** begin Source excerpt **

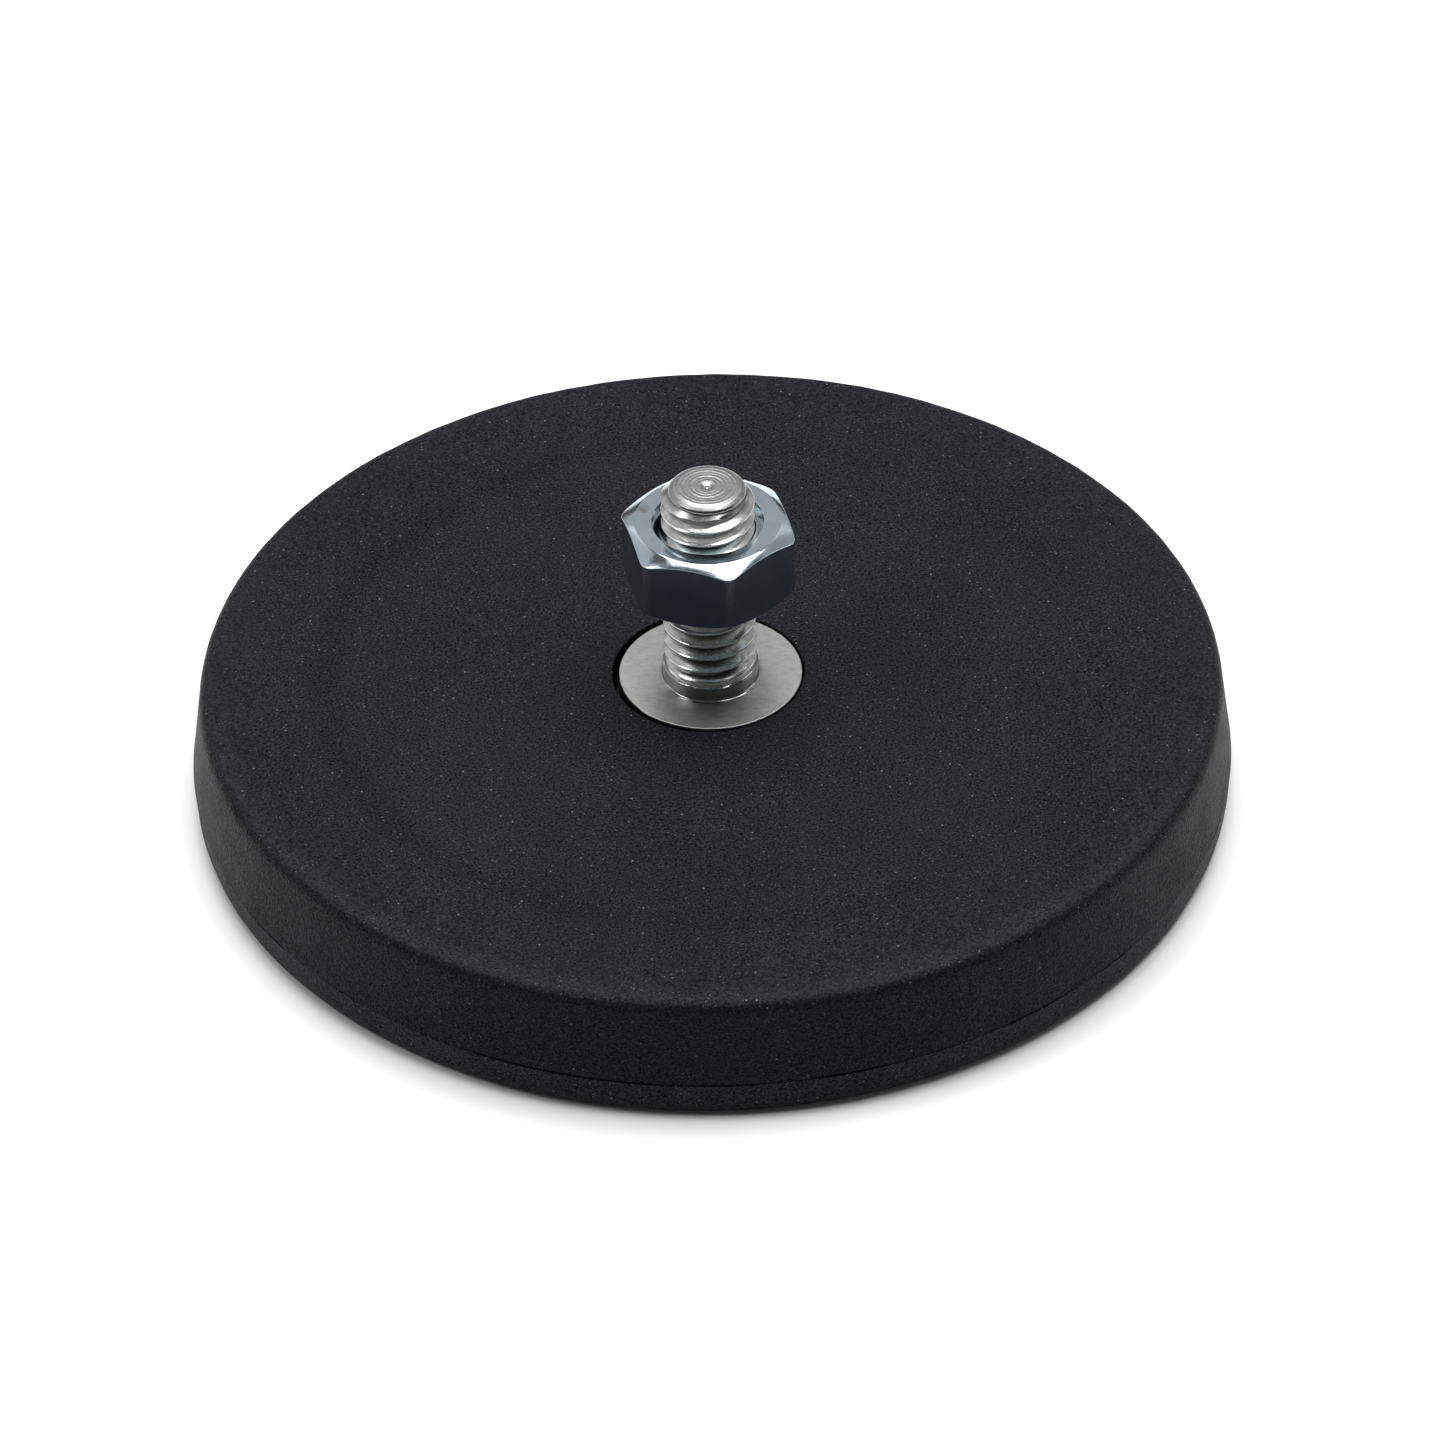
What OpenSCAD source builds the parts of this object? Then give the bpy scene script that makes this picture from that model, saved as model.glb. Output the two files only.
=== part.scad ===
// Rubber-coated pot magnet with an M6 stud and a hex nut.
// Millimetres, +Z up along the stud, origin at the centre of the magnet's working face.

/* [Rubber body] */
// Widest diameter of the rubber, at the parting line
body_d = 66.5; // [65:0.5:72]
// Height of the rubber from the working face to its flat top
body_h = 8.5; // [8:0.1:10]
// Height of the parting line between pad and cover
seam_z = 2.65; // [2.2:0.05:2.9]
// How much smaller the side wall is in radius at the top than at the parting line
wall_draft = 0.6; // [0.2:0.1:1.2]
// Radius of the rounded top edge
top_round = 0.6; // [0.3:0.1:1]
// Radius of the rounded foot
foot_round = 1.1; // [0.6:0.1:1.6]
// Diameter of the window round the stud's flange
window_d = 12.2; // [12:0.1:13]

/* [Magnets and yoke plate] */
// Rubber left under the magnets
floor_t = 1.0; // [0.8:0.1:1.2]
// Diameter of one magnet
magnet_d = 10; // [8:0.5:10]
// Thickness of one magnet
magnet_t = 3.0; // [3:0.1:3.4]
// Thickness of the steel yoke plate
plate_t = 2.0; // [1.5:0.1:2.2]
// Rubber wall between the yoke plate's rim and the outside
plate_cover = 3.25; // [2.5:0.25:3.25]

/* [Stud] */
// Thread diameter over the crests, M6
thread_d = 5.9; // [5.8:0.01:5.97]
// Height of the stud's tip above the working face
stud_top = 23.5; // [20:0.5:32]
// Diameter of the flange that a bracket sits on
flange_d = 11.7; // [11:0.1:11.8]
// How far the flange stands above the rubber
flange_proud = 0.1; // [0:0.05:0.3]
// Diameter of the plain shank between flange and thread
shank_d = 6.1; // [6:0.05:6.3]
// Length of the plain shank
shank_h = 1.0; // [0.8:0.1:2]

/* [Nut] */
// Width across the flats
nut_af = 10; // [9.8:0.1:10]
// Height of the nut
nut_h = 4.9; // [4.7:0.1:5.2]
// Height of the nut's underside above the working face
nut_z = 15.8; // [11.5:0.1:18]
// Turn of the nut about the stud
nut_turn = -16.3; // [-30:0.1:30]

/* [Hidden] */
$fn = 96;
eps = 0.01;

// rubber body
body_r = body_d / 2;
wall_top_r = body_r - wall_draft;
pad_r = body_r - 0.08;
seam_bevel = 0.12;

// magnets and yoke plate
plate_r = body_r - plate_cover;
plate_z = floor_t + magnet_t;
plate_top = plate_z + plate_t;
outer_count = 12;
inner_count = 6;
outer_ring_r = plate_r - magnet_d / 2 - 1.4;
inner_ring_r = outer_ring_r - magnet_d - 2;
magnet_edge = 0.2;

// stud
pitch = 1;
thread_r = thread_d / 2;
core_r = thread_r - 0.5635 * pitch;
buried_r = core_r - 0.13;
flange_top = body_h + flange_proud;
flange_edge = 0.15;
shank_r = shank_d / 2;
shank_top = flange_top + shank_h;
shank_fillet = 0.25;
tip_r = 2.2;
dimple_r = 0.4;
dimple_depth = 0.25;
neck_r = 3.5;
rivet_r = 4.3;
rivet_h = 0.8;

// thread ridge
steps_per_turn = 24;
crest_half = pitch / 16;
ridge_start = shank_top + 0.05;
ridge_end = stud_top - (core_r - 0.05 - tip_r);
ridge_rows = floor((ridge_end - ridge_start) / pitch * steps_per_turn);

// nut
nut_bore_r = thread_r + 0.07;
nut_sink_r = 3.55;
nut_face_r = 4.58;
nut_corner_r = nut_af / 2 / cos(30);
nut_chamfer = (nut_corner_r - nut_face_r) * tan(30);

rubber_colour = [0.13, 0.13, 0.14];
pad_colour = [0.10, 0.10, 0.11];
galvanised = [0.66, 0.67, 0.66];
nickel = [0.78, 0.77, 0.74];
bright_steel = [0.72, 0.70, 0.64];
blue_zinc = [0.52, 0.57, 0.64];

// Centres of the magnets: the outer ring first, then the inner ring.
magnet_spots = concat(
    [for (i = [0 : outer_count - 1]) [outer_ring_r, 360 * i / outer_count]],
    [for (i = [0 : inner_count - 1]) [inner_ring_r, 360 * (i + 0.5) / inner_count]]
);

function two_digits(n) = n < 10 ? str("0", n) : str(n);
function magnet_name(i) = str("magnet_", two_digits(i + 1));

MAGNET_NODES = [for (i = [0 : len(magnet_spots) - 1]) magnet_name(i)];

rubber_cover();
rubber_base_pad();
yoke_plate();
threaded_stud();
hex_nut();
for (i = [0 : len(magnet_spots) - 1])
    magnet(i);

// Space that every magnet takes up in the rubber, between two heights.
module magnet_pockets(z0, z1) {
    for (spot = magnet_spots)
        rotate([0, 0, spot[1]])
            translate([spot[0], 0, z0])
                cylinder(r = magnet_d / 2, h = z1 - z0);
}

// Half section of the cover: drafted wall with a rounded top edge.
module cover_section() {
    slope = atan(wall_draft / (body_h - seam_z));
    arc_x = wall_top_r - top_round;
    arc_z = body_h - top_round;
    difference() {
        union() {
            polygon([
                [0, seam_z],
                [body_r - seam_bevel, seam_z],
                [body_r, seam_z + seam_bevel],
                [arc_x + top_round * cos(slope), arc_z + top_round * sin(slope)],
                [arc_x, body_h],
                [0, body_h]
            ]);
            translate([arc_x, arc_z])
                circle(r = top_round);
        }
        // window round the flange
        translate([-eps, plate_top - eps])
            square([window_d / 2 + eps, body_h - plate_top + 1]);
        // seat of the yoke plate
        translate([-eps, plate_z])
            square([plate_r + eps, plate_t]);
        // room for the riveted end of the stud
        translate([-eps, plate_z - rivet_h])
            square([rivet_r + eps, rivet_h + eps]);
        // keeps the section on one side of the axis
        translate([-2, 0])
            square([2, body_h + 1]);
    }
}

// Rubber moulded over the top and the wall, down to the parting line.
module rubber_cover() {
    color(rubber_colour)
        difference() {
            rotate_extrude()
                cover_section();
            magnet_pockets(seam_z - 1, plate_z + eps);
        }
}

// Half section of the pad: flat working face with a rounded foot.
module pad_section() {
    arc_x = pad_r - foot_round;
    union() {
        polygon([
            [0, 0],
            [arc_x, 0],
            [pad_r, foot_round],
            [pad_r, seam_z - seam_bevel],
            [pad_r - seam_bevel, seam_z],
            [0, seam_z]
        ]);
        intersection() {
            translate([arc_x, foot_round])
                circle(r = foot_round);
            square([body_r + 1, seam_z - seam_bevel]);
        }
    }
}

// Rubber under and between the magnets, with a blind pocket for each.
module rubber_base_pad() {
    color(pad_colour)
        difference() {
            rotate_extrude()
                pad_section();
            magnet_pockets(floor_t, seam_z + 1);
        }
}

// Round steel plate that closes the magnetic circuit and carries the stud.
module yoke_plate() {
    color(galvanised)
        translate([0, 0, plate_z])
            difference() {
                cylinder(r = plate_r, h = plate_t);
                translate([0, 0, -1])
                    cylinder(r = neck_r, h = plate_t + 2);
            }
}

// One disc magnet with lightly bevelled edges.
module magnet(i) {
    spot = magnet_spots[i];
    r = magnet_d / 2;
    color(nickel)
        rotate([0, 0, spot[1]])
            translate([spot[0], 0, floor_t])
                rotate_extrude()
                    polygon([
                        [0, 0],
                        [r - magnet_edge, 0],
                        [r, magnet_edge],
                        [r, magnet_t - magnet_edge],
                        [r - magnet_edge, magnet_t],
                        [0, magnet_t]
                    ]);
}

// Radius of the ridge's crest at height z: it grows out of the core over one turn
// and follows the 45 degree chamfer at the tip.
function crest_r(z) = min(
    thread_r,
    buried_r + 0.1 + (thread_r - buried_r) * (z - ridge_start) / pitch,
    tip_r + stud_top - z
);

// The four corners of the ridge's cross-section at height z, from foot to head.
function ridge_row(z, turn) = let(
        r = crest_r(z),
        foot_half = crest_half + (r - buried_r) * tan(30)
    ) [
        [buried_r * cos(turn), buried_r * sin(turn), z - foot_half],
        [r * cos(turn), r * sin(turn), z - crest_half],
        [r * cos(turn), r * sin(turn), z + crest_half],
        [buried_r * cos(turn), buried_r * sin(turn), z + foot_half]
    ];

// The raised ridge of a right-hand metric thread, its foot buried in the core.
module thread_ridge() {
    points = [
        for (i = [0 : ridge_rows])
            for (p = ridge_row(ridge_start + i * pitch / steps_per_turn, 360 * i / steps_per_turn)) p
    ];
    last = 4 * ridge_rows;
    sides = [
        for (i = [0 : ridge_rows - 1])
            for (j = [0 : 3])
                let(a = 4 * i + j, b = 4 * i + (j + 1) % 4)
                    each [[a, b, a + 4], [b, b + 4, a + 4]]
    ];
    ends = [
        [0, 2, 1], [0, 3, 2],
        [last, last + 1, last + 2], [last, last + 2, last + 3]
    ];
    polyhedron(points = points, faces = concat(sides, ends), convexity = 20);
}

// Half section of the stud without its thread: rivet, neck, flange, shank, core and tip.
module stud_section() {
    flange_r = flange_d / 2;
    core_top = stud_top - (core_r - tip_r);
    difference() {
        polygon([
            [0, plate_z - rivet_h],
            [rivet_r - 0.5, plate_z - rivet_h],
            [rivet_r, plate_z - 0.3],
            [rivet_r, plate_z],
            [neck_r, plate_z],
            [neck_r, plate_top],
            [flange_r, plate_top],
            [flange_r, flange_top - flange_edge],
            [flange_r - flange_edge, flange_top],
            [shank_r + shank_fillet, flange_top],
            [shank_r, flange_top + shank_fillet],
            [shank_r, shank_top - 0.1],
            [shank_r - 0.25, shank_top],
            [core_r, shank_top],
            [core_r, core_top],
            [tip_r, stud_top],
            [dimple_r, stud_top],
            [0, stud_top - dimple_depth]
        ]);
        translate([shank_r + shank_fillet, flange_top + shank_fillet])
            circle(r = shank_fillet);
    }
}

// Flanged stud, riveted through the yoke plate.
module threaded_stud() {
    color(bright_steel) {
        rotate_extrude()
            stud_section();
        thread_ridge();
    }
}

// Hex nut with both faces chamfered to a round bearing face and countersunk.
module hex_nut() {
    color(blue_zinc)
        translate([0, 0, nut_z])
            rotate([0, 0, nut_turn])
                difference() {
                    intersection() {
                        cylinder(r = nut_corner_r, h = nut_h, $fn = 6);
                        rotate_extrude()
                            polygon([
                                [0, 0],
                                [nut_face_r, 0],
                                [nut_corner_r, nut_chamfer],
                                [nut_corner_r + 1, nut_chamfer + tan(30)],
                                [nut_corner_r + 1, nut_h - nut_chamfer - tan(30)],
                                [nut_corner_r, nut_h - nut_chamfer],
                                [nut_face_r, nut_h],
                                [0, nut_h]
                            ]);
                    }
                    rotate_extrude()
                        polygon([
                            [0, -1],
                            [nut_sink_r + 1, -1],
                            [nut_bore_r, nut_sink_r - nut_bore_r],
                            [nut_bore_r, nut_h - (nut_sink_r - nut_bore_r)],
                            [nut_sink_r + 1, nut_h + 1],
                            [0, nut_h + 1]
                        ]);
                }
}
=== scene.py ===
"""Looks for the rubber-coated stud magnet.

Detailed rubber mouldings, a rolled M6 stud and a zinc nut replace the plain CAD solids. The
yoke plate and the magnets inside keep theirs. Lengths are in millimetres until a mesh or a
material needs metres.
"""

import math

import bmesh
import bpy
import numpy as np
from mathutils import Matrix, Vector

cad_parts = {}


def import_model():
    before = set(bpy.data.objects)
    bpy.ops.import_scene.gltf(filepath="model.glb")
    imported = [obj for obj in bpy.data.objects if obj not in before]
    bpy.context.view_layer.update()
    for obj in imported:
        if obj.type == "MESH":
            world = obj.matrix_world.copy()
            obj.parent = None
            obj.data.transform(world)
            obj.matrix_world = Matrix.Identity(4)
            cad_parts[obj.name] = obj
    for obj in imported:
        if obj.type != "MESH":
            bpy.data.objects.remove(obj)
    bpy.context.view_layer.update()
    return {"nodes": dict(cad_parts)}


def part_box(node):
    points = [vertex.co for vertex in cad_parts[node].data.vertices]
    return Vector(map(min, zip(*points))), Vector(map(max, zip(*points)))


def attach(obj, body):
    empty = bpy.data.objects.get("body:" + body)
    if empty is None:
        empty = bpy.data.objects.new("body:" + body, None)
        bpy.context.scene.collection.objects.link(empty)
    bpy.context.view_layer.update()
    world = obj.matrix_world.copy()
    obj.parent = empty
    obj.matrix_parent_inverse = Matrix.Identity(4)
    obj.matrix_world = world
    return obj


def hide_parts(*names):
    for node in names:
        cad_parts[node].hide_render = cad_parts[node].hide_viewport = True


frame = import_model()

MM = 0.001
TURN = 2 * math.pi


def node_box(name):
    """Lowest and highest corner of a CAD node, in millimetres."""
    low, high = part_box(name)
    return np.array(low) / MM, np.array(high) / MM


_, cover_high = node_box("rubber_cover")
_, pad_high = node_box("rubber_base_pad")
plate_low, plate_high = node_box("yoke_plate")
stud_low, stud_high = node_box("threaded_stud")
nut_low, nut_high = node_box("hex_nut")
magnet_low, _ = node_box("magnet_01")

BODY_R = cover_high[0]
BODY_TOP = cover_high[2]
SEAM_Z = pad_high[2]
PLATE_R = plate_high[0]
PLATE_BOTTOM, PLATE_TOP = plate_low[2], plate_high[2]
MAGNET_BOTTOM = magnet_low[2]
TIP_INSIDE_CAD = 0.1
RIVET_BOTTOM, STUD_TOP = stud_low[2], stud_high[2] - TIP_INSIDE_CAD
FLANGE_R = stud_high[0]
NUT_BOTTOM, NUT_TOP = nut_low[2], nut_high[2]

# stud
FLANGE_TOP = BODY_TOP + 0.1
SHANK_R = 3.05
SHANK_TOP = FLANGE_TOP + 1.0
NECK_R = 3.5
RIVET_R = 4.3
THREAD_R = 2.95
ROOT_R = 2.40
PITCH = 1.0
TIP_R = 1.80
SHOULDER_R = 2.46
SHOULDER_DROP = 0.48
SHOULDER_FOOT_R = SHOULDER_R - 0.10

# rubber
WINDOW_R = 6.1
GROOVE_R = 24.4
GROOVE_DEPTH = 0.045
GROOVE_HALF = 0.75

# nut
NUT_TURN = math.radians(-16.3)
CORNER_R = 5.62


# ---------------------------------------------------------------- mesh tools


WELD = 2e-4
NO_LENGTH = 1e-5


def finish_mesh(name, mesh, materials, sharp_deg):
    """Cleans a new mesh, shades it smooth with sharp edges over sharp_deg, and makes its object."""
    bm = bmesh.new()
    bm.from_mesh(mesh)
    bmesh.ops.remove_doubles(bm, verts=bm.verts, dist=WELD * MM)
    bmesh.ops.dissolve_degenerate(bm, edges=bm.edges, dist=NO_LENGTH * MM)
    bmesh.ops.recalc_face_normals(bm, faces=bm.faces)
    bm.to_mesh(mesh)
    bm.free()
    mesh.polygons.foreach_set("use_smooth", [True] * len(mesh.polygons))
    mesh.set_sharp_from_angle(angle=math.radians(sharp_deg))
    obj = bpy.data.objects.new(name, mesh)
    bpy.context.scene.collection.objects.link(obj)
    for m in materials:
        obj.data.materials.append(m)
    return obj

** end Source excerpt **

== Task prompt ==
Write out each line exactly as it appears, from the line with "cylinder(r = nut_corner_r, h" up to and including the line with "obj.parent = None".

== Worked answer ==
                        cylinder(r = nut_corner_r, h = nut_h, $fn = 6);
                        rotate_extrude()
                            polygon([
                                [0, 0],
                                [nut_face_r, 0],
                                [nut_corner_r, nut_chamfer],
                                [nut_corner_r + 1, nut_chamfer + tan(30)],
                                [nut_corner_r + 1, nut_h - nut_chamfer - tan(30)],
                                [nut_corner_r, nut_h - nut_chamfer],
                                [nut_face_r, nut_h],
                                [0, nut_h]
                            ]);
                    }
                    rotate_extrude()
                        polygon([
                            [0, -1],
                            [nut_sink_r + 1, -1],
                            [nut_bore_r, nut_sink_r - nut_bore_r],
                            [nut_bore_r, nut_h - (nut_sink_r - nut_bore_r)],
                            [nut_sink_r + 1, nut_h + 1],
                            [0, nut_h + 1]
                        ]);
                }
}
=== scene.py ===
"""Looks for the rubber-coated stud magnet.

Detailed rubber mouldings, a rolled M6 stud and a zinc nut replace the plain CAD solids. The
yoke plate and the magnets inside keep theirs. Lengths are in millimetres until a mesh or a
material needs metres.
"""

import math

import bmesh
import bpy
import numpy as np
from mathutils import Matrix, Vector

cad_parts = {}


def import_model():
    before = set(bpy.data.objects)
    bpy.ops.import_scene.gltf(filepath="model.glb")
    imported = [obj for obj in bpy.data.objects if obj not in before]
    bpy.context.view_layer.update()
    for obj in imported:
        if obj.type == "MESH":
            world = obj.matrix_world.copy()
            obj.parent = None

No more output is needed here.